Hamed Masnadi-Shirazi, Nuno Vasconcelos; 16(85):2751−2795, 2015.

Abstract

Regularization is commonly used in classifier design, to assure good generalization. Classical regularization enforces a cost on classifier complexity, by constraining parameters. This is usually combined with a margin loss, which favors large-margin decision rules. A novel and unified view of this architecture is proposed, by showing that margin losses act as regularizers of posterior class probabilities, in a way that amplifies classical parameter regularization. The problem of controlling the regularization strength of a margin loss is considered, using a decomposition of the loss in terms of a link and a binding function. The link function is shown to be responsible for the regularization strength of the loss, while the binding function determines its outlier robustness.
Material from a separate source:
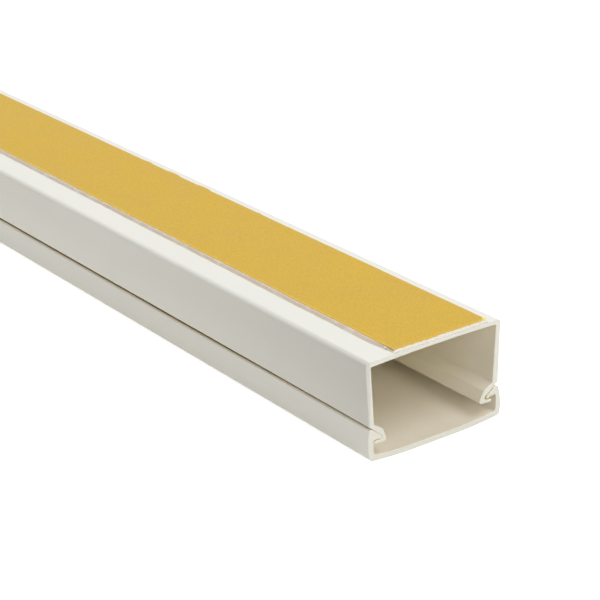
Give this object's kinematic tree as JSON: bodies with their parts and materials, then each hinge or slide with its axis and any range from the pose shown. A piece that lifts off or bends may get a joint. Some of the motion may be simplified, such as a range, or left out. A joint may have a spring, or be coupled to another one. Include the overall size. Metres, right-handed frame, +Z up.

A large class of losses is then categorized into equivalence classes of identical regularization strength or outlier robustness. It is shown that losses in the same regularization class can be parameterized so as to have tunable regularization strength. This parameterization is finally used to derive boosting algorithms with loss regularization (BoostLR). Three classes of tunable regularization losses are considered in detail. Canonical losses can implement all regularization behaviors but have no flexibility in terms of outlier modeling. Shrinkage losses support equally parameterized link and binding functions, leading to boosting algorithms that implement the popular shrinkage procedure. This offers a new explanation for shrinkage as a special case of loss-based regularization. Finally, $\alpha$-tunable losses enable the independent parameterization of link and binding functions, leading to boosting algorithms of great flexibility. This is illustrated by the derivation of an algorithm that generalizes both AdaBoost and LogitBoost, behaving as either one when that best suits the data to classify. Various experiments provide evidence of the benefits of probability regularization for both classification and estimation of posterior class probabilities.